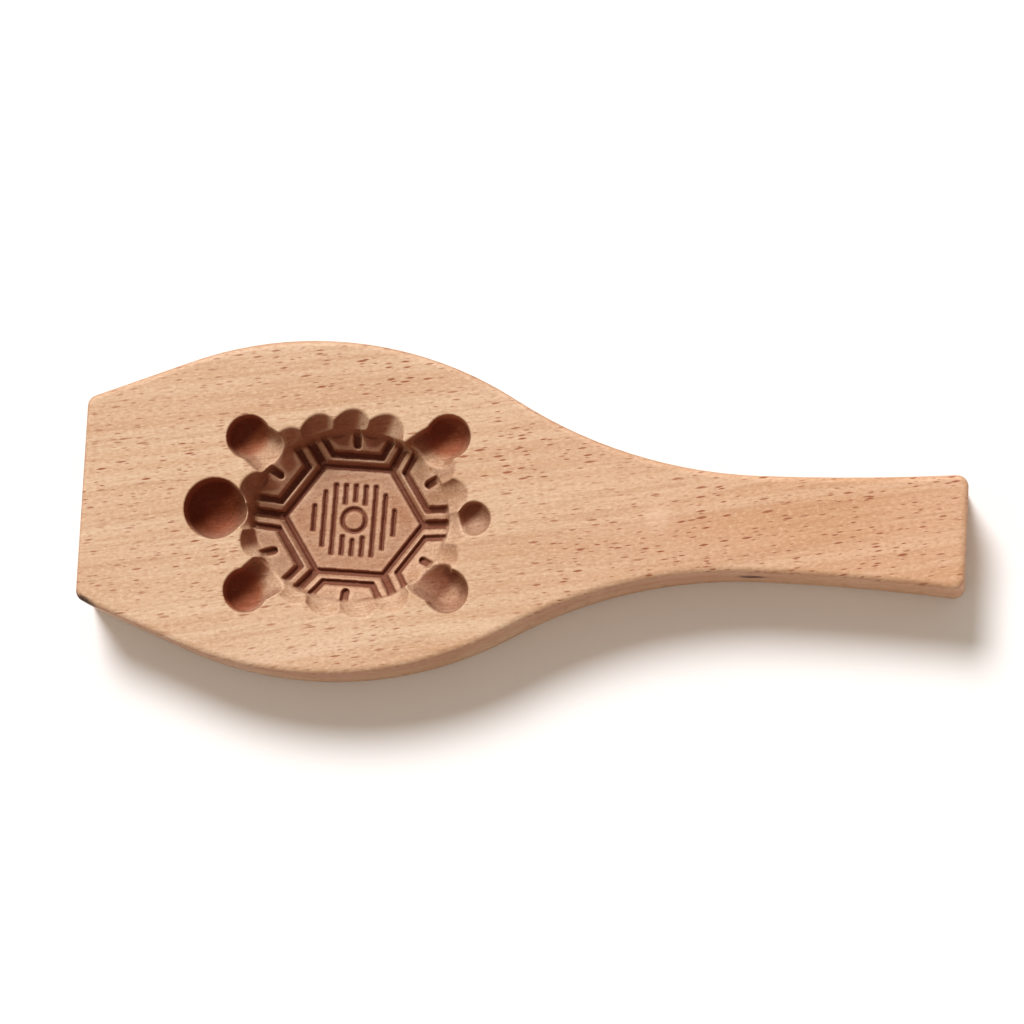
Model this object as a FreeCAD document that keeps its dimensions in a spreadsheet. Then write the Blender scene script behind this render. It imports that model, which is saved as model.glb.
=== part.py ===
import FreeCAD, Part
import math
import os
import Sketcher
from FreeCAD import Placement, Rotation, Vector

# A wooden cookie mould: a flat beech board with a wide blade and a waisted handle.
# A turtle shaped hollow is carved into the upper face of the blade.
# Millimetres. The board lies on its back, +X runs from the head end to the handle,
# +Z points out of the carved face, and the origin is under the middle of the board.

NODE = "mould_board"

# Driving sizes: name, value, what it is
SIZES = [
    # board seen from above
    ("board_length", 235.0, "head end to handle end"),
    ("board_thickness", 24.0, "back to carved face"),
    ("flank_lean", 21.56, "degrees the straight sides of the head end lean to the board"),
    ("belly_half", 44.65, "half the greatest width"),
    ("belly_from_front", 64.0, "head end to the greatest width"),
    ("belly_radius", 100.0, "curve of the blade's sides"),
    ("neck_half", 12.9, "half the least width"),
    ("neck_from_front", 180.0, "head end to the least width"),
    ("butt_flare", 2.5, "how much wider the handle end is than the neck, each side"),
    ("corner_radius", 3.0, "upright corners of both ends"),
    ("edge_round", 1.8, "rounding of the long edges"),
    # place of the carving
    ("carve_from_front", 71.6, "head end to the middle of the carving"),
    ("carve_side", 1.6, "middle of the carving off the board's centre line"),
    ("pattern_turn", 1.5, "degrees the shell pattern is turned clockwise"),
    ("feet_turn", 2.2, "degrees the four feet are turned the other way"),
    # shell: a flat six-sided floor and six sloping panels
    ("floor_depth", 15.0, "carved face to the floor"),
    ("floor_half_length", 17.9, "middle to a floor corner along the board"),
    ("floor_half_width", 13.5, "middle to a floor side across the board"),
    ("floor_side_half", 8.7, "half of the floor side that lies along the board"),
    ("panel_rise", 1.4, "floor up to the low edge of the panels"),
    ("panel_slope", 41.5, "slope of the panels in degrees"),
    # grooves of the shell pattern
    ("ring_width", 2.2, "groove round the floor"),
    ("ring_foot", 0.9, "flat bottom of that groove"),
    ("ring_depth", 1.2, "how far that groove goes below the floor"),
    ("groove_drop", 1.9, "how far the panel grooves go below the panels"),
    ("spoke_width", 2.2, "grooves between the panels"),
    ("frame_width", 1.6, "groove inside each panel"),
    ("frame_from_floor", 3.7, "floor side to the middle of that groove"),
    ("frame_from_spoke", 3.8, "spoke to the middle of that groove"),
    ("dash_width", 1.9, "short groove at the rim of each panel"),
    ("dash_length", 4.0, "its length"),
    # scalloped rim: leaning half-round flutes that meet the panels on an oval
    ("rim_half_width", 22.9, "middle to the feet of the flutes across the board"),
    ("rim_extra", 3.5, "how much further their feet are along the board"),
    ("flute_count", 19, "flutes in the full round"),
    ("flute_first", 89.5, "degrees to the flute at the top of the round"),
    ("flute_radius", 5.6, "round of a flute"),
    ("flute_depth", 6.6, "depth at its foot"),
    ("flute_out", 5.1, "how far it leans outwards up to the carved face"),
    ("flute_shift", 1.7, "how far it leans towards the handle as well"),
    ("flute_clear", 8.0, "degrees either side of a leg that have no flute"),
    # head, feet and tail: round-bottomed bowls
    ("head_out", 35.5, "middle of the carving to the head"),
    ("head_radius", 7.9, "head"),
    ("head_depth", 13.5, "head"),
    ("foot_out", 26.7, "middle to a foot along the board"),
    ("foot_side", 20.5, "middle to a foot across the board"),
    ("foot_radius", 5.7, "feet"),
    ("foot_depth", 9.4, "feet"),
    ("leg_depth", 5.2, "depth at the shell of the leg, as round as the foot it rises from"),
    ("tail_out", 33.8, "middle of the carving to the tail"),
    ("tail_radius", 4.4, "tail"),
    ("tail_depth", 5.5, "tail"),
    # ornament on the floor: a comb of bars round a ring
    ("bar_width", 1.1, "bars"),
    ("bar_pitch", 2.7, "from bar to bar"),
    ("bar_margin", 3.8, "bars to the sides of the floor"),
    ("bar_gap", 1.3, "bars to the ring"),
    ("eye_radius", 3.1, "middle line of the ring"),
    ("ornament_depth", 0.9, "bars and ring"),
]

OVER = 2.0  # cutters stand this far out of the carved face


def make_sheet(doc):
    sheet = doc.addObject("Spreadsheet::Sheet", "sizes")
    for row, (name, value, note) in enumerate(SIZES, start=1):
        sheet.set(f"A{row}", name)
        sheet.set(f"B{row}", str(value))
        sheet.set(f"C{row}", note)
        sheet.setAlias(f"B{row}", name)
    doc.recompute()
    return sheet


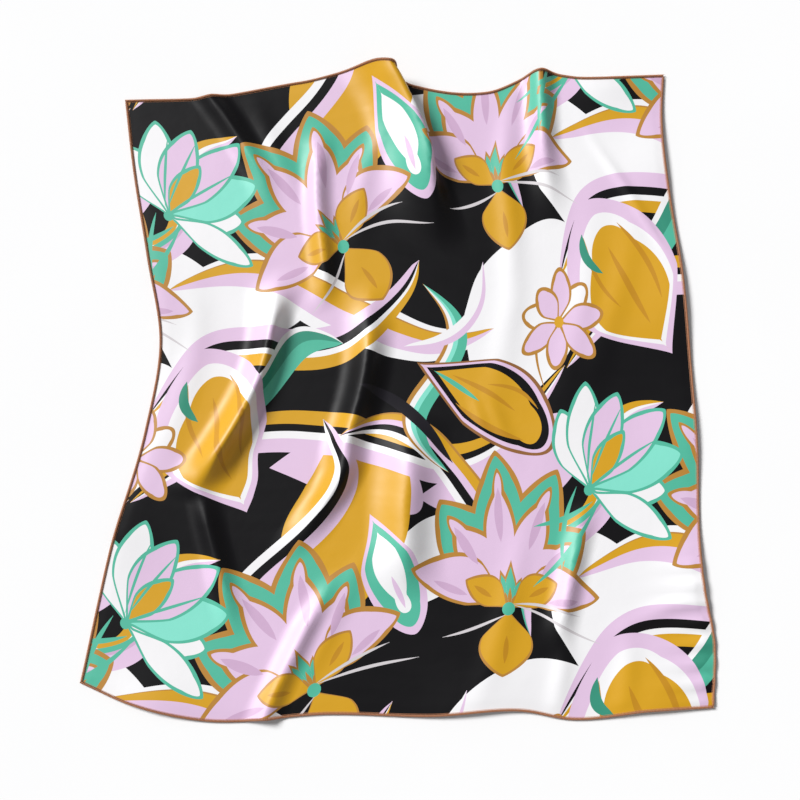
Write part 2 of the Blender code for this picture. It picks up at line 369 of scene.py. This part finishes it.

□ □ □

# WHAT YOU SHOULD DO
Copy, from the material above, each line in which the string "scene" occurs.

# CORRECT RESPONSE
Model this object as a FreeCAD document that keeps its dimensions in a spreadsheet. Then write the Blender scene script behind this render. It imports that model, which is saved as model.glb.
Write part 2 of the Blender code for this picture. It picks up at line 369 of scene.py. This part finishes it.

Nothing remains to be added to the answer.